Bei versteckten Mängeln von besonders zugesicherten Eigenschaften beginnt die Gewährleistungsfrist mit der Erkennbarkeit des Mangels zu laufen. Dies gilt aber nicht, wenn eine bestimmte Gewährleistungsfrist ausdrücklich vereinbart wurde.

Die klagende Verbraucherin hatte die Beklagte 2007 mit der Neueindeckung eines Daches beauftragt. Nach ihren AGB gewährleistete die Beklagte "eine dem jeweiligen Stand der Technik entsprechende Fehlerfreiheit des Werkes in Werkstoff und Verarbeitung ... während der Dauer der gesetzlichen Fristen." 2013 fielen der Klägerin Verfärbungen und zahlreiche Risse der Dachziegel auf. Die Klägerin brachte vor, dass ein Mitarbeiter der Beklagten ihr zugesichert habe, dass das Dach jahrzehntelang halten würde.

Bei Sachmängeln beginnt die Frist des § 933 Abs 1 ABGB auch bei verdeckten Mängeln in der Regel  mit der Ablieferung.

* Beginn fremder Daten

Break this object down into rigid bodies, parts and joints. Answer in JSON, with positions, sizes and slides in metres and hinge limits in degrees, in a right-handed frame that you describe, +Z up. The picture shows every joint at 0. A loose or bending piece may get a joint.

Nach ständiger Rechtsprechung ist die Erkennbarkeit des Mangels keine Voraussetzung für den Beginn des auf den Zeitpunkt der Übergabe abstellenden Fristenlaufs, außer es wurden besondere Sacheigenschaften zugesichert. Dies gilt auch für sich typischerweise erst nach mehreren Jahren zeigende Materialfehlern.

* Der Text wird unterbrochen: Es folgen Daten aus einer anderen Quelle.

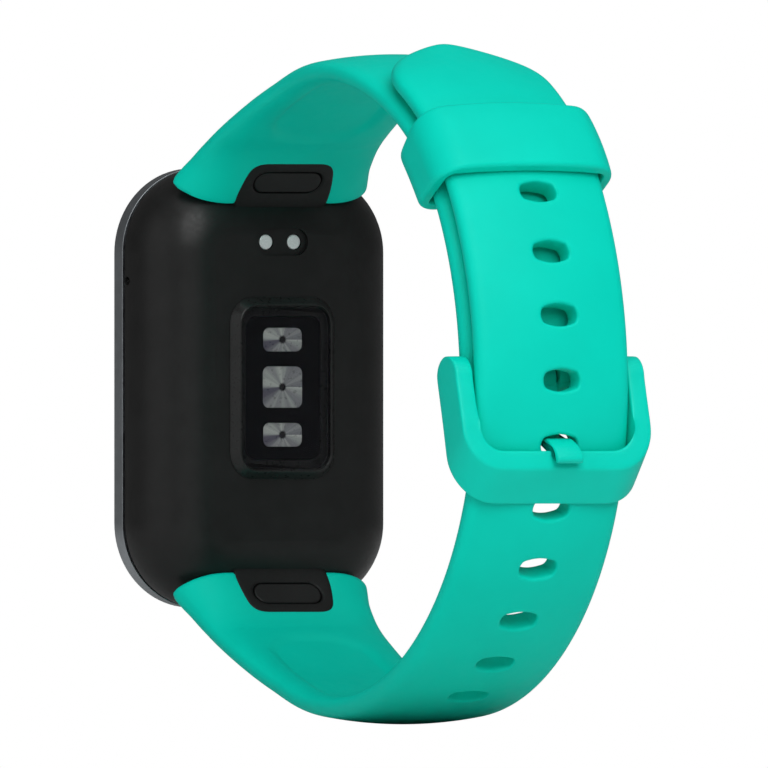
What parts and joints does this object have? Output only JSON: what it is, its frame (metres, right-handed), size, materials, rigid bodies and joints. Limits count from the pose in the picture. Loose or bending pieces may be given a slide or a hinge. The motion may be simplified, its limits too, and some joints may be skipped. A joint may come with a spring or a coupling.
{
  "type": "fitness tracker band",
  "caption": "Rectangular wrist fitness tracker on a buckled silicone strap, with a raised optical sensor, charging contacts and quick-release straps.",
  "frame": {"origin": "centre of the optical sensor window's outer face, which rests on the skin", "axes": "+Y out of the sensor window towards the wrist and the buckle, +Z towards the top end of the display, +X across the wrist"},
  "size_m": [0.0288, 0.0719, 0.0684],
  "materials": {
    "cover_glass": "polished",
    "display": "gloss",
    "frame_metal": "satin anodised",
    "case_plastic": "satin",
    "seal": "matt",
    "strap_silicone": "matt",
    "buckle_plastic": "satin",
    "sensor_glass": "polished",
    "lens": "polished",
    "contact_plating": "polished",
    "latch_steel": "brushed",
    "circuit_board": "satin",
    "chip_package": "matt",
    "battery_pouch": "satin",
    "antenna_copper": "satin",
    "ribbon_film": "satin"
  },
  "bodies": {
    "band": {"cover_glass": "cover_glass", "display_panel": "display", "front_frame": "frame_metal", "frame_gasket": "seal", "rear_case": "case_plastic", "sensor_ring": "case_plastic", "sensor_glass": "sensor_glass", "sensor_mask": "case_plastic", "led_window": "lens", "upper_photodiode_window": "lens", "lower_photodiode_window": "lens", "led_board": "circuit_board", "led_chips": "chip_package", "photodiode_chips": "chip_package", "charging_contacts": "contact_plating", "vent_mesh": "latch_steel", "main_board": "circuit_board", "main_chips": "chip_package", "inner_tray": "case_plastic", "battery": "battery_pouch", "vibration_motor": "latch_steel", "case_screws": "latch_steel", "antenna": "antenna_copper", "display_connector": "ribbon_film", "upper_connector": "case_plastic", "upper_latch_spring": "latch_steel", "lower_connector": "case_plastic", "lower_latch_spring": "latch_steel", "buckle_strap": "strap_silicone", "tail_strap": "strap_silicone", "spring_bar": "latch_steel"},
    "upper_button": {"upper_release_button": "case_plastic"},
    "upper_bolt": {"upper_latch_bolt": "latch_steel"},
    "lower_button": {"lower_release_button": "case_plastic"},
    "lower_bolt": {"lower_latch_bolt": "latch_steel"},
    "keeper": {"keeper_loop": "strap_silicone"},
    "buckle": {"buckle_frame": "buckle_plastic"},
    "tongue": {"buckle_tongue": "buckle_plastic"}
  },
  "joints": [
    {"name": "upper_button_press", "type": "slide", "parent": "band", "child": "upper_button", "axis": [0, -0.788, 0.6157], "range_m": [0, 0.0005], "stiffness_N_per_m": 1200, "springref_m": -0.0004},
    {"name": "upper_bolt_slide", "type": "slide", "parent": "band", "child": "upper_bolt", "axis": [0, 0.6157, 0.788], "range_m": [0, 0.0005], "deforming": ["upper_latch_spring"]},
    {"name": "lower_button_press", "type": "slide", "parent": "band", "child": "lower_button", "axis": [0, -0.788, -0.6157], "range_m": [0, 0.0005], "stiffness_N_per_m": 1200, "springref_m": -0.0004},
    {"name": "lower_bolt_slide", "type": "slide", "parent": "band", "child": "lower_bolt", "axis": [0, 0.6157, -0.788], "range_m": [0, 0.0005], "deforming": ["lower_latch_spring"]},
    {"name": "keeper_slide", "type": "hinge", "parent": "band", "child": "keeper", "pos_m": [0, 0.02772, 0.00601], "axis": [1, 0, 0], "range_deg": [-3, 12]},
    {"name": "buckle_swing", "type": "hinge", "parent": "band", "child": "buckle", "pos_m": [0, 0.0541, 0.001], "axis": [1, 0, 0], "range_deg": [0, 1.5]},
    {"name": "tongue_swing", "type": "hinge", "parent": "buckle", "child": "tongue", "pos_m": [0, 0.0541, 0.001], "axis": [1, 0, 0], "range_deg": [0, 0.6]}
  ],
  "couplings": [
    {"joint": "upper_bolt_slide", "follows": "upper_button_press", "ratio": 1},
    {"joint": "lower_bolt_slide", "follows": "lower_button_press", "ratio": 1}
  ]
}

Bei ausdrücklich zugesicherten Eigenschaften beginnt die Gewährleistungsfrist zwar unter Umständen erst mit Erkennbarkeit des Mangels. In der Zusicherung dieser Eigenschaft ist typischerweise eine stillschweigende Verlängerung der gesetzlichen Gewährleistungsfrist enthalten. Der Oberste Gerichtshof hat aber auch ausgesprochen, dass eine solche stillschweigende Verlängerung nicht in Betracht kommt, wenn (trotzdem) eine bestimmte Gewährleistungsfrist ausdrücklich vereinbart wurde. Ein solcher Fall liegt hier vor. Zwar könnte der Hinweis auf den "Stand der Technik" in den AGB der Beklagten unter Umständen als Zusicherung einer Eigenschaft verstanden werden. In unmittelbarem Zusammenhang damit steht jedoch die Regelung, wonach die Gewährleistungspflicht der Beklagten auch in diesem Fall auf die "Dauer der gesetzlichen Fristen" beschränkt ist. Damit konnte die AGB-Klausel in ihrer Gesamtheit nicht im Sinn eines Hinausschiebens des Beginns der Gewährleistungsfrist verstanden werden.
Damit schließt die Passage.